The film also captures a sense of liveness, presence, and immediacy through its use of fourth wall breaks. When the audience is about to enter into Montmartre in first person, a preacher looks at the camera and says to “turn away from this village of sin”. When the audience enters the village, streetwalkers and criminals gaze upon them. These actions turn the audience into a subject and reduce the psychological distance between the audience and the characters on-screen; this captures a sense of presence and immediacy. This introduction also captures a sense of liveness as an audience would normally be introduced to a village like this through an overhead shot of crimes taking place and/or shady people walking around; as the typical film audience member knows how a village like this is normally introduced, a sense of liveness is captured in the film as it presents the opposite.

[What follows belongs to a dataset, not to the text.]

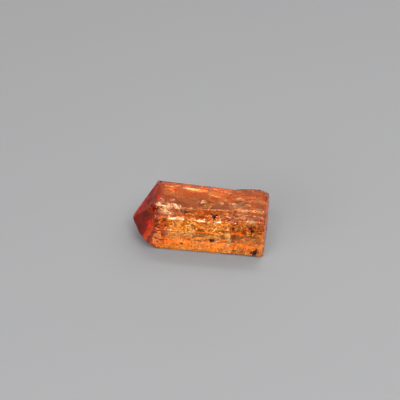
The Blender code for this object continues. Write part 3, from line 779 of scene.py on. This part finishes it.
def drifted(skin, drifts, rng, look):
    # specks by chance: a face of the skin is drawn by area and clump, and the speck lies under it
    places, sizes, stretches = [], [], []
    x, arc = skin["centre"][:, 0], skin["angle"] * look["arcPerDegree"]
    clump = noise(x / look["clumpLong"], arc / look["clumpTall"], 6)
    clump = clump + look["patchShare"] * noise(x / look["patchLong"], arc / look["patchTall"], 7)
    clump = look["between"] + soft(look["clumpLow"], look["clumpHigh"], clump)
    for startX, stopX, startAngle, stopAngle, count, small, large, near, deep, stretch in drifts:
        turn = (skin["angle"] - startAngle) % 360.0
        weight = skin["area"] * (x > startX) * (x < stopX) * (turn < stopAngle - startAngle) * clump
        spot = rng.choice(len(weight), count, p=weight / weight.sum())
        out = skin["normal"][spot]
        size = small + (large - small) * rng.uniform(0, 1, count) ** look["smallPower"]
        depth = near + (deep - near) * rng.uniform(0, 1, count) ** look["nearPower"]
        depth = depth + look["sizeSink"] * size
        jitter = rng.normal(0, look["jitter"], (count, 3))
        jitter -= (jitter * out).sum(-1, keepdims=True) * out
        place = skin["centre"][spot] - out * depth[:, None] + jitter
        # under the faces of the point and the end nothing is drawn out
        drawn = np.where(np.abs(out[:, 0]) > 0.4, 1.0, stretch)
        tip = (size * drawn)[:, None] * np.array([1.0, 0.0, 0.0])
        inside = np.minimum(depthInside(place - tip, crystalShape),
                            depthInside(place + tip, crystalShape))
        keep = inside > size + look["tipGap"]
        places.append(place[keep])
        sizes.append(size[keep])
        stretches.append(drawn[keep])
    return np.concatenate(places), np.concatenate(sizes), np.concatenate(stretches)


def depthInside(points, shape):
    # how far a point lies under the nearest face of the crystal
    local = points - np.array([0.0, 0.0, shape["axisHeight"]])
    depths = []
    for rows in (shape["longFaces"], shape["shortFaces"]):
        faces = np.array([row[:3] for row in rows])
        reach = faces[:, 1] - faces[:, 2] * local[:, :1]
        depths.append((reach - local @ looking(faces[:, 0]).T).min(-1))
    depth = np.where(local[:, 0] < shape["crackX"], depths[0], depths[1])
    for rows, toward in ((shape["pointFaces"], -1.0), (shape["endFaces"], 1.0)):
        normals, reach = cutFaces(rows, toward)
        depth = np.minimum(depth, (reach - local @ normals.T).min(-1))
    return depth


def clearOfGrains(points, sizes, grains, reach, look):
    # true where a speck hides no grain, seen along the sight line
    way = unit(np.array(look["sightLine"]))
    gap = grains[None] - points[:, None]
    along = gap @ way
    off = np.linalg.norm(gap - along[..., None] * way, axis=-1)
    hiding = off < reach + look["sightWide"] * sizes[:, None] + look["sightGap"]
    return ~((along > -look["sightBack"]) & hiding).any(-1)


def sheetSpecks(sheets, rng, look):
    # places on gently bent sheets with ragged borders, thinning toward the border
    places, sizes = [], []
    for middle, facing, (long, tall), count in sheets:
        facing = unit(np.array(facing))
        right = unit(np.cross((0.0, 0.0, 1.0), facing))
        up = np.cross(facing, right)
        u, v = rng.normal(0, 0.5, (2, count * 2))
        bend = look["sheetBend"] * noise(u * 1.3 + 5, v * 1.3, count)
        bend = bend + look["sheetDepth"] * rng.normal(0, 0.3, u.shape)
        place = np.array(middle) + (u * long)[:, None] * right + (v * tall)[:, None] * up
        place = place + bend[:, None] * facing
        size = rng.uniform(0.03, 0.1, len(place)) * rng.choice([1.0, 1.0, 1.6], len(place))
        ragged = noise(u * 2.2, v * 2.2, count + 1) > -0.25
        keep = (depthInside(place, crystalShape) > size + look["margin"]) & ragged
        places.append(place[keep][:count])
        sizes.append(size[keep][:count])
    places, sizes = np.concatenate(places), np.concatenate(sizes)
    return places, sizes, np.ones(len(sizes))


def speckSurface(places, sizes, stretches, rng, skin, look):
    # each speck is a six-sided double cone: flattened, uneven, turned by chance, drawn out along
    # X; those with a corner through the skin are left out
    turn = np.linspace(0, 2 * np.pi, 6, endpoint=False)
    rim = np.stack([np.cos(turn), np.sin(turn), 0 * turn], -1)
    form = np.concatenate([rim, [[0, 0, 1.0], [0, 0, -1.0]]])
    tris = np.concatenate([fan(6, np.arange(6))[:, [1, 2, 0]], fan(7, np.arange(6))[:, ::-1]])
    count = len(places)
    axisA = unit(rng.normal(size=(count, 3)))
    axisB = unit(np.cross(axisA, rng.normal(size=(count, 3))))
    spin = np.stack([axisA, axisB, np.cross(axisA, axisB)], 1)
    uneven = 1.0 + look["wobble"] * rng.uniform(-1, 1, (count, len(form), 1))
    scale = sizes[:, None, None] * np.array([1.0, 0.75, look["flatness"]])
    offset = (form * scale * uneven) @ spin
    offset[..., 0] *= stretches[:, None]
    corners = (places[:, None] + offset).reshape(-1, 3)
    covered = np.minimum(underSkin(corners, skin, look["slab"]), depthInside(corners, crystalShape))
    covered = covered.reshape(count, -1).min(1) > look["cover"]
    corners = corners.reshape(count, -1, 3)[covered]
    tris = tris[None] + len(form) * np.arange(len(corners))[:, None, None]
    return corners.reshape(-1, 3), np.zeros((0, 4)), tris.reshape(-1, 3)


def grainSurface(places, ways, rows, skin, look):
    # lumpy grains: balls of rings whose radius wanders by chance, squeezed and turned about Y;
    # those that reach through the skin sink until they are covered
    count = len(rows)
    rng = np.random.default_rng(30 + count)
    around, down = 12, 7
    theta = np.linspace(0, 2 * np.pi, around, endpoint=False)[None]
    phi = np.linspace(0, np.pi, down + 2)[1:-1, None]
    ball = np.stack([np.sin(phi) * np.cos(theta), np.sin(phi) * np.sin(theta),
                     np.cos(phi) + 0 * theta], -1)
    ball = np.concatenate([ball.reshape(-1, 3), [[0, 0, 1.0], [0, 0, -1.0]]])
    along, tall, turn = rows[:, 3], rows[:, 4], np.radians(rows[:, 5])
    thick = np.minimum(look["grainThick"] * (along + tall), look["grainMost"])
    scale = np.stack([along, thick, tall], -1)[:, None]
    uneven = 1.0 + look["grainWobble"] * rng.uniform(-1, 1, (count, len(ball), 1))
    x, y, z = np.moveaxis(ball * scale * uneven, -1, 0)
    across, up = np.cos(turn)[:, None], np.sin(turn)[:, None]
    points = places[:, None] + np.stack([across * x + up * z, y, across * z - up * x], -1)
    covered = underSkin(points.reshape(-1, 3), skin, look["slab"]).reshape(count, -1).min(1)
    points -= ways[:, None] * np.maximum(look["grainCover"] - covered, 0.0)[:, None, None]
    base = len(ball) * np.arange(count)[:, None, None]
    index = np.arange(around * down).reshape(down, around)
    after = np.roll(index, -1, 1)
    quads = base[..., None] + np.stack([index[:-1], index[1:], after[1:], after[:-1]], -1)[None]
    fans = np.concatenate([fan(index.size, index[0]), fan(index.size + 1, index[-1])[:, [0, 2, 1]]])
    return points.reshape(-1, 3), quads.reshape(-1, 4), (base + fans[None]).reshape(-1, 3)


def mineralMaterial(name, first, second, roughness, waves):
    # dull mineral mottled by noise; next to no gloss, because it meets crystal and not air
    book = MaterialBook(name)
    shade = book.mixed(book.noise(waves, 3.0, 0.6).ramp(0.4, 0.62), first, second)
    body = book.node("BsdfPrincipled", {}, {
        "Base Color": shade, "Roughness": roughness, "Specular IOR Level": 0.02,
        "Normal": book.bump(book.noise(5000.0, 2.0), 0.00005, 0.6)})
    return book.finish(body)


def joined(surfaces):
    # surfaces in one: face numbers move up by the points before them
    points, quads, tris, base = [], [], [], 0
    for places, fours, threes in surfaces:
        points.append(places)
        quads.append(fours + base)
        tris.append(threes + base)
        base += len(places)
    return np.concatenate(points), np.concatenate(quads), np.concatenate(tris)


insideRng = np.random.default_rng(5)
skin = skinOf(crystal)
grains = np.array(grainPlaces)
grainSpots, grainWays = underSpots(skin, grains)
for name, finish in speckFinish.items():
    surfaces = []
    if name in ("dark_grains", "rusty_grains"):
        kind = grains[:, 6] == (name == "rusty_grains")
        surfaces.append(grainSurface(grainSpots[kind], grainWays[kind], grains[kind],
                                     skin, insideLook))
    if name == "healed_cracks":
        specks = sheetSpecks(veilSheets, insideRng, insideLook)
    else:
        specks = drifted(skin, speckDrifts[name], insideRng, insideLook)
    if not surfaces:
        keep = clearOfGrains(specks[0], specks[1], grainSpots, grains[:, 3:5].max(-1), insideLook)
        specks = [part[keep] for part in specks]
    surfaces.append(speckSurface(*specks, insideRng, skin, insideLook))
    piece = meshPiece(name, *joined(surfaces))
    piece.data.materials.append(mineralMaterial(name, *finish))
    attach(piece, "root")
    say(f"{name}, {len(piece.data.polygons)} faces")


# Table, lamps and camera

tableLook = dict(
    halfSize=900.0, top=-0.03,
    first=(0.071, 0.071, 0.072), second=(0.068, 0.068, 0.07), waves=9.0, roughness=0.75,
)


def tableMaterial(look):
    # matte grey, faintly clouded
    book = MaterialBook("pale_table")
    colour = book.mixed(book.noise(look["waves"]), look["first"], look["second"])
    body = book.node("BsdfPrincipled", {}, {"Base Color": colour,
                                                      "Roughness": look["roughness"]})
    return book.finish(body)


half, top = tableLook["halfSize"], tableLook["top"]
corners = np.array([(-half, -half, top), (half, -half, top), (half, half, top), (-half, half, top)])
table = meshPiece("pale_table", corners, np.array([[0, 1, 2, 3]]), np.zeros((0, 3)))
table.data.materials.append(tableMaterial(tableLook))

# rectangular lamps: azimuth (0 is the front), elevation, distance, width, height, brightness
lampLooks = dict(
    lamp_key=(100, 62, 0.6, 0.62, 0.62, 4.4),
    lamp_sheen=(172, 77, 0.6, 0.4, 0.06, 22.0),
    lamp_behind=(182, 21, 0.5, 0.6, 0.11, 1.4),
    lamp_front=(12, 56, 0.7, 0.66, 0.32, 20.0),
    lamp_low=(-32, 22, 0.7, 0.6, 0.32, 12.0),
)
worldLook = dict(brightness=0.18)


def wayTo(azimuth, elevation):
    # the unit vector from the crystal to a place at that azimuth and elevation
    a, e = math.radians(azimuth), math.radians(elevation)
    return Vector((math.sin(a) * math.cos(e), -math.cos(a) * math.cos(e), math.sin(e)))


def addLamp(name, azimuth, elevation, distance, width, height, brightness):
    away = wayTo(azimuth, elevation)
    lamp = bpy.data.lights.new(name, "AREA")
    lamp.shape, lamp.size, lamp.size_y = "RECTANGLE", width, height
    lamp.energy = brightness * 4.0 * width * height
    holder = bpy.data.objects.new(name, lamp)
    holder.location = away * distance + Vector((0, 0, crystalShape["axisHeight"] * mm))
    holder.rotation_euler = away.to_track_quat("Z", "Y").to_euler()
    bpy.context.scene.collection.objects.link(holder)


for name, row in lampLooks.items():
    addLamp(name, *row)
world = bpy.data.worlds.new("studio_air")
world.use_nodes = True
background = world.node_tree.nodes["Background"]
background.inputs["Color"].default_value = (1.0, 1.0, 1.0, 1.0)
background.inputs["Strength"].default_value = worldLook["brightness"]
bpy.context.scene.world = world

cameraLook = dict(
    azimuth=5.85, elevation=38.97, roll=2.04, distance=162.75,
    target=(-0.42, 2.36, 6.4), lens=85.0, sensor=36.0, nearest=0.005, farthest=20.0,
)


def addCamera(look):
    # looks at the target from an azimuth and elevation, then leans by the roll
    azimuth, roll = math.radians(look["azimuth"]), math.radians(look["roll"])
    back = wayTo(look["azimuth"], look["elevation"])
    right = Vector((math.cos(azimuth), math.sin(azimuth), 0.0))
    up = back.cross(right)
    leaningRight = math.cos(roll) * right + math.sin(roll) * up
    leaningUp = math.cos(roll) * up - math.sin(roll) * right
    data = bpy.data.cameras.new("photo_camera")
    data.lens, data.sensor_width = look["lens"], look["sensor"]
    data.clip_start, data.clip_end = look["nearest"], look["farthest"]
    holder = bpy.data.objects.new("photo_camera", data)
    spin = Matrix((leaningRight, leaningUp, back)).transposed().to_4x4()
    place = (Vector(look["target"]) + back * look["distance"]) * mm
    holder.matrix_world = Matrix.Translation(place) @ spin
    bpy.context.scene.collection.objects.link(holder)
    bpy.context.scene.camera = holder


addCamera(cameraLook)
bpy.context.scene.view_settings.view_transform = "Standard"
say("table, lamps and camera")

Throughout the first bit of the film, Christian has flashbacks to his father discouraging him from caring about love and from move to Montmartre. These flashbacks help to create immediacy and presence in the scene where Christian initially rejects the Bohemians’ offer to be their writer as Christian’s motivation for doing so is understood as rational due to his relationship with his father being immediately understood. During the first sequence in the Moulin Rouge, Zidler and his dancers break the fourth wall throughout his act. Zidler and his dancers demand the audience’s attention through their gaze and turn the audience into a subject once again. By repeating the line “Here we are now, entertain us”, Zidler and his dancers call attention to the fact that the film’s audience is largely there for mindless entertainment. This creates immediacy as this line reduces the psychological distance between the audience and the characters on-screen; they know what the audience wants and they are exclaiming that they are there to provide it.

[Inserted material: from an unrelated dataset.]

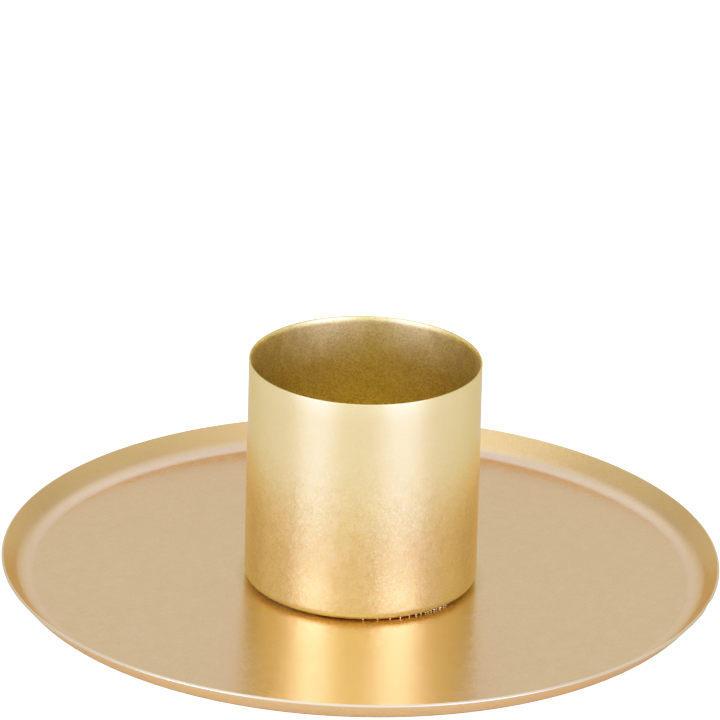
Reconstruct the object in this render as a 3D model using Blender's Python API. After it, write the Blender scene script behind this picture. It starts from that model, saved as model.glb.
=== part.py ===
"""Pillar candle holder: a pressed gold plate with an upturned rim, a deep-drawn cup riveted to its centre,
and three rubber pads under it. The frame is +Z up, with its origin on the table under the cup's axis."""

import math

import bmesh
import bpy

MM = 0.001

# Driving dimensions, in metres.
GAP = 0.3 * MM  # left between two pieces that touch
SHEET = 0.5 * MM  # thickness of the plate and of the cup

PLATE_RADIUS = 65.0 * MM
RIM_HEIGHT = 4.5 * MM  # from the plate's underside to its top edge
RIM_SLOPE = math.radians(50.0)  # of the rim's wall, from the horizontal
RIM_FILLET = 3.8 * MM  # inner radius between the floor and the rim's wall

CUP_RADIUS = 21.0 * MM
CUP_TOP = 44.0 * MM  # height of the cup's lip above the table
CUP_FILLET = 1.8 * MM  # outer radius under the cup's wall
LIP_ROUND = 0.2 * MM

DENT_DEPTH = 0.1 * MM  # pressed into the cup's floor as the rivet is set
DENT_MARGIN = 0.4 * MM  # from the rivet's upper head out to the foot of the dent's side
DENT_SIDE = 0.2 * MM

SHANK_RADIUS = 2.0 * MM
UPPER_HEAD_RADIUS = 4.0 * MM
UPPER_HEAD_HEIGHT = 0.8 * MM
LOWER_HEAD_RADIUS = 3.6 * MM
LOWER_HEAD_HEIGHT = 0.6 * MM
HEAD_BEVEL = 0.3 * MM

PAD_RADIUS = 5.0 * MM
PAD_HEIGHT = 1.0 * MM
PAD_BEVEL = 0.15 * MM
PAD_CIRCLE_RADIUS = 48.0 * MM
PAD_COUNT = 3
FIRST_PAD_ANGLE = math.radians(-90.0)

PLATE_SEGMENTS = 96
CUP_SEGMENTS = 64
RIVET_SEGMENTS = 32
PAD_SEGMENTS = 24
FILLET_STEPS = 6
LIP_STEPS = 3
SHARP_ANGLE = math.radians(35.0)

# The stack of pieces on the axis, from the table up.
PLATE_BOTTOM = PAD_HEIGHT + GAP
CUP_BOTTOM = PLATE_BOTTOM + SHEET + GAP
HOLE_RADIUS = SHANK_RADIUS + GAP
UPPER_HEAD_BOTTOM = CUP_BOTTOM + SHEET - DENT_DEPTH + GAP
LOWER_HEAD_TOP = PLATE_BOTTOM - GAP

GOLD_SATIN = ("plate_gold", (0.74, 0.55, 0.31, 1.0), 0.32, 1.0)
GOLD_BRIGHT = ("cup_gold", (0.80, 0.56, 0.25, 1.0), 0.26, 1.0)
RIVET_STEEL = ("rivet_metal", (0.72, 0.55, 0.32, 1.0), 0.35, 1.0)
PAD_RUBBER = ("pad_rubber", (0.035, 0.033, 0.031, 1.0), 0.80, 0.0)


def clear_scene():
    for item in list(bpy.data.objects):
        bpy.data.objects.remove(item)


def make_material(name, colour, roughness, metallic):
    material = bpy.data.materials.new(name)
    material.use_nodes = True
    shader = material.node_tree.nodes["Principled BSDF"]
    shader.inputs["Base Color"].default_value = colour
    shader.inputs["Roughness"].default_value = roughness
    shader.inputs["Metallic"].default_value = metallic
    material.diffuse_color = colour
    return material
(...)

Close-ups and medium shots outside of a typical theatre audience’s view are also used to capture a sense of presence and immediacy. Throughout the film, close-ups are used to show Satine suffering from consumption. These close-ups allow the audience to understand Satine’s suffering as it happens in the present and they make her illness feel like a regular obstacle present in her daily life (until her death). During Satine’s performance, Zidler dances next to Satine to discuss the Duke’s potential investment. They hide behind a number of dancers’ dresses after a few minutes of this in order to discuss what personality Satine should put on for the Duke; at this point, Satine performs relevant actions and facial expressions for the personalities she references. This captures a sense of presence and immediacy as her facial expressions and actions illustrate the fake nature of her job that she would not normally show to anyone but Zidler; the audience feels included in knowing her secret tactics and this makes the scene feel more like Satine is being genuine or real. This realism makes the audience feel like the exchange between Satine and Zidler is presently unfolding for real.

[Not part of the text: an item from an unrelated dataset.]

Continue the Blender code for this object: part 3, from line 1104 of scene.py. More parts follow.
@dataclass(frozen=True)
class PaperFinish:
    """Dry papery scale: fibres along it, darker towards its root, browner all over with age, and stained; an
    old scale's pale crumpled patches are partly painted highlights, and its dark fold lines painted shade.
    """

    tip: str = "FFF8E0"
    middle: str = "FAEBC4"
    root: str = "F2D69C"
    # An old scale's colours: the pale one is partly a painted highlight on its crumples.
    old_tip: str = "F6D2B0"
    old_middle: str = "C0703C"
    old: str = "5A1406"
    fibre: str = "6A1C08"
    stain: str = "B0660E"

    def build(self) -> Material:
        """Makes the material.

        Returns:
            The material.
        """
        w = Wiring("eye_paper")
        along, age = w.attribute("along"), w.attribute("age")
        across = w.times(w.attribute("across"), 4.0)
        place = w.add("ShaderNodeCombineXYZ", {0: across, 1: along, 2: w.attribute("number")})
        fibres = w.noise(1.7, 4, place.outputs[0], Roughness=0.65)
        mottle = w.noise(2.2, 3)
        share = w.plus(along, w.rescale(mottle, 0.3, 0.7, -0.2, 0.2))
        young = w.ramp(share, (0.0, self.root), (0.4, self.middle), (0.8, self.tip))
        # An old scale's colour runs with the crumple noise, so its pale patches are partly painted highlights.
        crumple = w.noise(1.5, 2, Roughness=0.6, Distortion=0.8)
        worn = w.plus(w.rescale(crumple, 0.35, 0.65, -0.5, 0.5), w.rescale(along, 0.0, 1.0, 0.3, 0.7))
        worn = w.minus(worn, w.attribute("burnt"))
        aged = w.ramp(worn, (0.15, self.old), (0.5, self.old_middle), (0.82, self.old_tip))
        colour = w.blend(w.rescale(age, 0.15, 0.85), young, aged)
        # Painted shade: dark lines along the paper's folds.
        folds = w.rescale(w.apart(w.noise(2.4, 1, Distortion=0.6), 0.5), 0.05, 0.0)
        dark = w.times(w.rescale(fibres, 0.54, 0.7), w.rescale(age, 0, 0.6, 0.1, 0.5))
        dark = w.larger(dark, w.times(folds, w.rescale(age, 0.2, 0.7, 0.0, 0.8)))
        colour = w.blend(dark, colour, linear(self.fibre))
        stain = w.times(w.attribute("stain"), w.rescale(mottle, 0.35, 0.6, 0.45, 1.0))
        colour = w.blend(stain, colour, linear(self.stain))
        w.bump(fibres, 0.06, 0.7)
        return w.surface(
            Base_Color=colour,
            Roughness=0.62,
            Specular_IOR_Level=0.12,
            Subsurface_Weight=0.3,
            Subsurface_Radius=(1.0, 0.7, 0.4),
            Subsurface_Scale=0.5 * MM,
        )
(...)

Lastly, the film uses unprofessional singers, memory, and repeated performance to create a sense of presence and immediacy. Instead of hiring professional singers to replace Nicole Kidman and Ewan McGregor, the actors perform the songs themselves. This helps the film in creating more presence and immediacy as the audience sees the actors as singing live whether they know the actors well or not. Come What May is the only original song in the film and it acts as the lover’s secret song within the context of the film when Satine tells Christian that they cannot continue their relationship during the rehearsals. Throughout the film, the line “The greatest thing you’ll ever learn is just to love and be loved in return” is also repeated regularly. Near the end of the film, the song and line come together as Christian begins to angrily leave the theatre after calling Satine a whore (as he did not know that Satine was pretending to go along with what the Duke wanted in order to keep Christian safe). Toulouse exclaims the line before Satine sings Christian’s song back to him. The audience remembers that the song was originally created by Christian in an effort to keep him and Satine together and by having Satine sing the song back to Christian, the film reaches emotive presence through memory and repeated performance rather than through the performance itself. The repetition of the line also helps to reinforce the love that Satine and Christian have for each other, reducing the psychological distance between the characters and creating immediacy.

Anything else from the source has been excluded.